**Given task**
Take the lines from the one bearing "obj.matrix_world = Matrix.Identity(4)" to the one bearing "knitted zones of", inclusive, and reproduce them exactly; include no other line.
----- Dataset extract
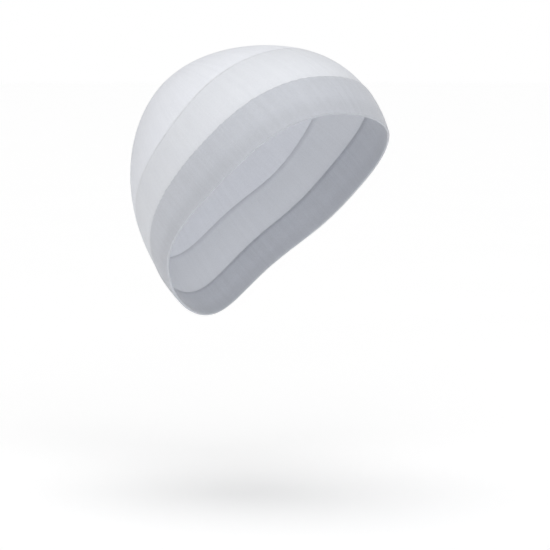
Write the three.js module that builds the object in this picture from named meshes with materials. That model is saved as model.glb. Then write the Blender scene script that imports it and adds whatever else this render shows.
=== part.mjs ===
// Nylon wig cap in its worn form: a seamless knitted tube, closed over the crown of the head and
// ending in a doubled welt that grips from the forehead, over the ears, to the nape.
// Units are millimetres, +Z is up, the face looks along -Y and the wearer's left is +X.
// The origin is the highest point of the inside of the crown, where the cap rests on the head.

import * as THREE from "three";

// ---- Sizes -------------------------------------------------------------------------------------

const CROWN_WALL = 1.0; // sheer single knit
const SHADOW_WALL = 1.2; // denser single knit between crown and welt
const WELT_WALL = 1.6; // knit turned back on itself and laid double
const PIECE_GAP = 0.3; // clearance along the cloth between neighbouring pieces

const SEGMENTS_AROUND = 64;
const ROWS = { welt: 5, shadow: 6, crown: 12, fold: 4 }; // steps along the cloth, and round the fold

// Middle of the head, measured from the origin.
const HEAD_MIDDLE = new THREE.Vector3(0, 3.9, -88.05);

// The courses of knitting lie round this axis, which leans back from upright.
const COURSE_AXIS_LEAN_DEG = 50;

// Inside of the cap: distance from the middle of the head, at each angle down from the course axis.
const CROWN_POLE_RADIUS = 95.8;
const HEAD_FORM = [
  { down: 20, front: 91.7, frontSide: 91.5, side: 91.9, backSide: 94.5, back: 96.9 },
  { down: 40, front: 88.3, frontSide: 85.5, side: 83.5, backSide: 89.4, back: 95.9 },
  { down: 60, front: 88.9, frontSide: 82.7, side: 76.5, backSide: 84.6, back: 95.7 },
  { down: 80, front: 92.8, frontSide: 82.4, side: 73.5, backSide: 82.5, back: 97.2 },
  { down: 100, front: 94.6, frontSide: 83.8, side: 74.1, backSide: 84.9, back: 102.0 },
  { down: 120, front: 93.7, frontSide: 84.5, side: 77.6, backSide: 90.3, back: 106.5 },
];

// The turned edge and the two zones above it, by position round the head (0 = forehead,
// 180 = nape). right and left are the edge's angle down from the course axis, and the cap sits
// a little lower on the left. welt and shadow are the widths of the zones in mm.
const EDGE = [
  { around: 0, right: 113.5, left: 113.5, welt: 31.0, shadow: 43.3 },
  { around: 30, right: 106.5, left: 115.4, welt: 30.9, shadow: 39.7 },
  { around: 60, right: 103.9, left: 113.6, welt: 30.3, shadow: 33.3 },
  { around: 90, right: 101.3, left: 110.0, welt: 28.9, shadow: 27.9 },
  { around: 120, right: 96.7, left: 104.4, welt: 25.7, shadow: 26.5 },
  { around: 150, right: 98.8, left: 100.4, welt: 23.6, shadow: 27.8 },
  { around: 180, right: 104.9, left: 104.9, welt: 23.2, shadow: 29.4 },
];

const COLOURS = { crown: 0xe2e3e7, shadow: 0xd6d8dd, welt: 0xbfc2ca };

// ---- Smooth curves through the tables ----------------------------------------------------------

/** Natural cubic spline through (xs, ys). */
class Spline {
  constructor(xs, ys) {
    this.xs = xs;
    this.ys = ys;
    const n = xs.length;
    this.bend = new Array(n).fill(0);
    const carry = new Array(n).fill(0);
    for (let i = 1; i < n - 1; i++) {
      const before = xs[i] - xs[i - 1];
      const after = xs[i + 1] - xs[i];
      const slopeChange = (ys[i + 1] - ys[i]) / after - (ys[i] - ys[i - 1]) / before;
      const pivot = 2 * (before + after) - before * carry[i - 1];
      carry[i] = after / pivot;
      this.bend[i] = (6 * slopeChange - before * this.bend[i - 1]) / pivot;
    }
    for (let i = n - 2; i > 0; i--) this.bend[i] -= carry[i] * this.bend[i + 1];
  }

  at(x) {
    let i = 0;
    while (i < this.xs.length - 2 && x > this.xs[i + 1]) i++;
    const step = this.xs[i + 1] - this.xs[i];
    const b = (x - this.xs[i]) / step;
    const a = 1 - b;
    const straight = a * this.ys[i] + b * this.ys[i + 1];
    const bent = (a * a * a - a) * this.bend[i] + (b * b * b - b) * this.bend[i + 1];
    return straight + (bent * step * step) / 6;
  }
}

/** Smooth closed curve through samples spaced evenly round a full turn. */
function aroundLoop(samples, angle) {
  const n = samples.length;
  let value = 0;
  for (let k = 0; k <= n / 2; k++) {
    let cosine = 0;
    let sine = 0;
    samples.forEach((sample, j) => {
      cosine += sample * Math.cos((2 * Math.PI * j * k) / n);
      sine += sample * Math.sin((2 * Math.PI * j * k) / n);
    });
    const share = k === 0 || k === n / 2 ? 1 / n : 2 / n;
    value += share * (cosine * Math.cos(k * angle) + sine * Math.sin(k * angle));
  }
  return value;
}

/** Full turn of samples from its left half, front to back, and its right half. */
function fullTurn(left, right) {
  return [...left, ...right.slice(1, -1).reverse()];
}

const FORM_COLUMNS = ["front", "frontSide", "side", "backSide", "back"];

// One spline for each column, run over the pole and down the opposite column.
const meridians = FORM_COLUMNS.map((column, i) => {
  const opposite = FORM_COLUMNS[FORM_COLUMNS.length - 1 - i];
  const over = [...HEAD_FORM].reverse();
  return new Spline(
    [...over.map((row) => -row.down), 0, ...HEAD_FORM.map((row) => row.down)],
    [...over.map((row) => row[opposite]), CROWN_POLE_RADIUS, ...HEAD_FORM.map((row) => row[column])],
  );
});

const edgeTurn = (leftColumn, rightColumn) =>
  fullTurn(
    EDGE.map((row) => row[leftColumn]),
    EDGE.map((row) => row[rightColumn]),
  );
const edgeDown = edgeTurn("left", "right");
const weltWidth = edgeTurn("welt", "welt");
const shadowWidth = edgeTurn("shadow", "shadow");

// ---- The head form -----------------------------------------------------------------------------

const lean = THREE.MathUtils.degToRad(COURSE_AXIS_LEAN_DEG);
const courseAxis = new THREE.Vector3(0, Math.sin(lean), Math.cos(lean));
const courseFront = new THREE.Vector3(0, -Math.cos(lean), Math.sin(lean));
const courseLeft = new THREE.Vector3(1, 0, 0);

/** Unit direction at an angle down from the course axis and an angle round from the forehead. */
function direction(down, around) {
  return new THREE.Vector3()
    .addScaledVector(courseAxis, Math.cos(down))
    .addScaledVector(courseFront, Math.sin(down) * Math.cos(around))
    .addScaledVector(courseLeft, Math.sin(down) * Math.sin(around));
}

/** Distance of the cap's inside from the middle of the head, along a unit direction. */
function formRadius(unit) {
  const down = Math.acos(THREE.MathUtils.clamp(unit.dot(courseAxis), -1, 1));
  const around = Math.atan2(unit.dot(courseLeft), unit.dot(courseFront));
  const half = meridians.map((spline) => spline.at(THREE.MathUtils.radToDeg(down)));
  return aroundLoop(fullTurn(half, half), around);
}

function formPoint(unit) {
  return unit.clone().multiplyScalar(formRadius(unit)).add(HEAD_MIDDLE);
}

/** Point of the cloth: on the inside of the cap, raised square to it by lift. */
function clothPoint(down, around, lift) {
  const unit = direction(down, around);
  const across = new THREE.Vector3().crossVectors(unit, courseFront).normalize();
  const along = new THREE.Vector3().crossVectors(across, unit);
  const nudge = 0.01;
  const tangent = (way) => {
    const ahead = formPoint(unit.clone().addScaledVector(way, nudge).normalize());
    const behind = formPoint(unit.clone().addScaledVector(way, -nudge).normalize());
    return ahead.sub(behind);
  };
  const normal = tangent(across).cross(tangent(along)).normalize();
  if (normal.dot(unit) < 0) normal.negate();
  return formPoint(unit).addScaledVector(normal, lift);
}

/** Angles down from the course axis of the zone borders at one position round the head. */
function borders(around) {
  const edge = THREE.MathUtils.degToRad(aroundLoop(edgeDown, around));
  const radius = formRadius(direction(edge, around));
  const weltTop = edge - aroundLoop(weltWidth, around) / radius;
  const shadowTop = weltTop - aroundLoop(shadowWidth, around) / radius;
  return { edge, weltTop, shadowTop, perMm: 1 / radius };
}

// ---- Sections of the three pieces --------------------------------------------------------------
// A section is a list of { down, lift } stations, from the inside over the lower edge to the outside.

/** Stations along one face, from one angle down to another, ends included. */
function face(from, to, lift, steps) {
  return Array.from({ length: steps + 1 }, (_, i) => ({ down: from + ((to - from) * i) / steps, lift }));
}

/** Closed section of the welt, with its turned lower edge rounded. */
function weltSection(around) {
  const { edge, weltTop, perMm } = borders(around);
  const top = weltTop + 0.5 * PIECE_GAP * perMm;
  const radius = WELT_WALL / 2;
  const foldMiddle = edge - radius * perMm;
  const fold = [];
  for (let i = 1; i < ROWS.fold; i++) {
    const turn = (Math.PI * i) / ROWS.fold;
    fold.push({
      down: foldMiddle + Math.sin(turn) * radius * perMm,
      lift: radius - Math.cos(turn) * radius,
    });
  }
  return [
    ...face(top, foldMiddle, 0, ROWS.welt),
    ...fold,
    ...face(foldMiddle, top, WELT_WALL, ROWS.welt),
  ];
}

/** Closed section of the denser zone above the welt. */
function shadowSection(around) {
  const { weltTop, shadowTop, perMm } = borders(around);
  const bottom = weltTop - 0.5 * PIECE_GAP * perMm;
  const top = shadowTop + 0.5 * PIECE_GAP * perMm;
  return [...face(top, bottom, 0, ROWS.shadow), ...face(bottom, top, SHADOW_WALL, ROWS.shadow)];
}

/** Half section of the crown, from its inside apex over the lower edge to its outside apex. */
function crownSection(around) {
  const { shadowTop, perMm } = borders(around);
  const bottom = shadowTop - 0.5 * PIECE_GAP * perMm;
  return [
    ...face(bottom / ROWS.crown, bottom, 0, ROWS.crown - 1),
    ...face(bottom, bottom / ROWS.crown, CROWN_WALL, ROWS.crown - 1),
  ];
}

// ---- Meshes ------------------------------------------------------------------------------------

/**
 * Solid swept round the head through one section at each position. A closed section makes a ring.
 * An open one is closed by an apex at each end, given as lifts over the pole.
 */
function sweptSolid(sectionAt, apexLifts = null) {
  const positions = [];
  const indices = [];
  let stations = 0;
  for (let s = 0; s < SEGMENTS_AROUND; s++) {
    const around = (2 * Math.PI * s) / SEGMENTS_AROUND;
    const section = sectionAt(around);
    stations = section.length;
    section.forEach(({ down, lift }) => positions.push(...clothPoint(down, around, lift).toArray()));
  }
  const vertex = (s, i) => (s % SEGMENTS_AROUND) * stations + (i % stations);
  const lastStation = apexLifts ? stations - 1 : stations;
  for (let s = 0; s < SEGMENTS_AROUND; s++) {
    for (let i = 0; i < lastStation; i++) {
      const [a, b] = [vertex(s, i), vertex(s, i + 1)];
      const [c, d] = [vertex(s + 1, i + 1), vertex(s + 1, i)];
      indices.push(a, c, b, a, d, c);
    }
  }
  if (apexLifts) {
    const first = positions.length / 3;
    apexLifts.forEach((lift) => positions.push(...clothPoint(0, 0, lift).toArray()));
    for (let s = 0; s < SEGMENTS_AROUND; s++) {
      indices.push(first, vertex(s + 1, 0), vertex(s, 0));
      indices.push(first + 1, vertex(s, stations - 1), vertex(s + 1, stations - 1));
    }
  }
  const geometry = new THREE.BufferGeometry();
  geometry.setAttribute("position", new THREE.Float32BufferAttribute(positions, 3));
  geometry.setIndex(indices);
  geometry.computeVertexNormals();
  return geometry;
}

function piece(name, geometry, colour, roughness) {
  const material = new THREE.MeshStandardMaterial({ color: colour, roughness, metalness: 0 });
  const mesh = new THREE.Mesh(geometry, material);
  mesh.name = name;
  return mesh;
}

const wigCap = new THREE.Group();
wigCap.name = "nylon_wig_cap";
wigCap.add(
  piece("crown", sweptSolid(crownSection, [0, CROWN_WALL]), COLOURS.crown, 0.75),
  piece("shadow_welt", sweptSolid(shadowSection), COLOURS.shadow, 0.78),
  piece("welt_band", sweptSolid(weltSection), COLOURS.welt, 0.82),
);

export default wigCap;
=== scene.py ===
"""Nylon wig cap in its worn form.

The cap is one seamless knitted tube, closed over the crown of the head. Three zones show on it:
the sheer crown, a slightly denser zone below it, and a doubled welt whose turned edge grips the
head from the forehead, over the ears, to the nape. The head itself is left out.

Lengths in the tables are millimetres and everything else is metres. +Z is up, the face looks
along -Y and the wearer's left is +X. The origin is the top of the inside of the crown.
"""

import logging
import math
from dataclasses import dataclass, field
from enum import Enum
from typing import NamedTuple

import bpy
import numpy as np
from mathutils import Matrix, Vector


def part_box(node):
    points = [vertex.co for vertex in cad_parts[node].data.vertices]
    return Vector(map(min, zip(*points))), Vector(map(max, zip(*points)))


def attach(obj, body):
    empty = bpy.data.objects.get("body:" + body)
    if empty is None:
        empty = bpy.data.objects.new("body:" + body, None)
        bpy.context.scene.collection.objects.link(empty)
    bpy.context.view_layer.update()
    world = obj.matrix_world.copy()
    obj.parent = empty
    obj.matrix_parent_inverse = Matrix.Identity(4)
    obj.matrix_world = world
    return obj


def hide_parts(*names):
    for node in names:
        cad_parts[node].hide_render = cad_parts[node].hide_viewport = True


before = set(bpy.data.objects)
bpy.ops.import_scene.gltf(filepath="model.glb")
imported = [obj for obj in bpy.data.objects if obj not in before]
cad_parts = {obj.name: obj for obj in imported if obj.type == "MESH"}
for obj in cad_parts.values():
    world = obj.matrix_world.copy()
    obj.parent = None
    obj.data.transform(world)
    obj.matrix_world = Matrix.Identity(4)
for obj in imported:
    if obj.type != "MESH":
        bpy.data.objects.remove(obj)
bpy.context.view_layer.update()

CLOTH_MAP = "cloth"
BODY = "root"
MM = 0.001
FULL_TURN = 2 * math.pi

Array = np.ndarray
Colour = tuple[float, float, float]
Socket = bpy.types.NodeSocket

log = logging.getLogger("wig_cap")


class Zone(Enum):
    """The knitted zones of the cap, named as their nodes in the frame."""

    CROWN = "crown"
    SHADOW_WELT = "shadow_welt"
    WELT_BAND = "welt_band"


class Slot(Enum):
    """The record's material slots."""

    SHEER = "sheer_nylon"
    DENSE = "dense_nylon"
    DOUBLE = "double_nylon"


# ---- Sizes of the head form and of the zones ----


class FormRow(NamedTuple):
    """Inside radii of the cap, from the middle of the head, at one angle down from its axis."""

    down: float
    front: float
    front_side: float
    side: float
    back_side: float
    back: float


class EdgeRow(NamedTuple):
    """The turned edge and the two zones above it, at one place round the head.

    right and left are the edge's angle down from the axis in degrees; welt and shadow are the
    widths of the doubled band and of the denser zone.
    """

    around: float
    right: float
    left: float
    welt: float
    shadow: float


HEAD_FORM = (
    FormRow(20, 91.7, 91.5, 91.9, 94.5, 96.9),
    FormRow(40, 88.3, 85.5, 83.5, 89.4, 95.9),
    FormRow(60, 88.9, 82.7, 76.5, 84.6, 95.7),
    FormRow(80, 92.8, 82.4, 73.5, 82.5, 97.2),
    FormRow(100, 94.6, 83.8, 74.1, 84.9, 102.0),
    FormRow(120, 93.7, 84.5, 77.6, 90.3, 106.5),
)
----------
**Written solution**
    obj.matrix_world = Matrix.Identity(4)
for obj in imported:
    if obj.type != "MESH":
        bpy.data.objects.remove(obj)
bpy.context.view_layer.update()

CLOTH_MAP = "cloth"
BODY = "root"
MM = 0.001
FULL_TURN = 2 * math.pi

Array = np.ndarray
Colour = tuple[float, float, float]
Socket = bpy.types.NodeSocket

log = logging.getLogger("wig_cap")


class Zone(Enum):
    """The knitted zones of the cap, named as their nodes in the frame."""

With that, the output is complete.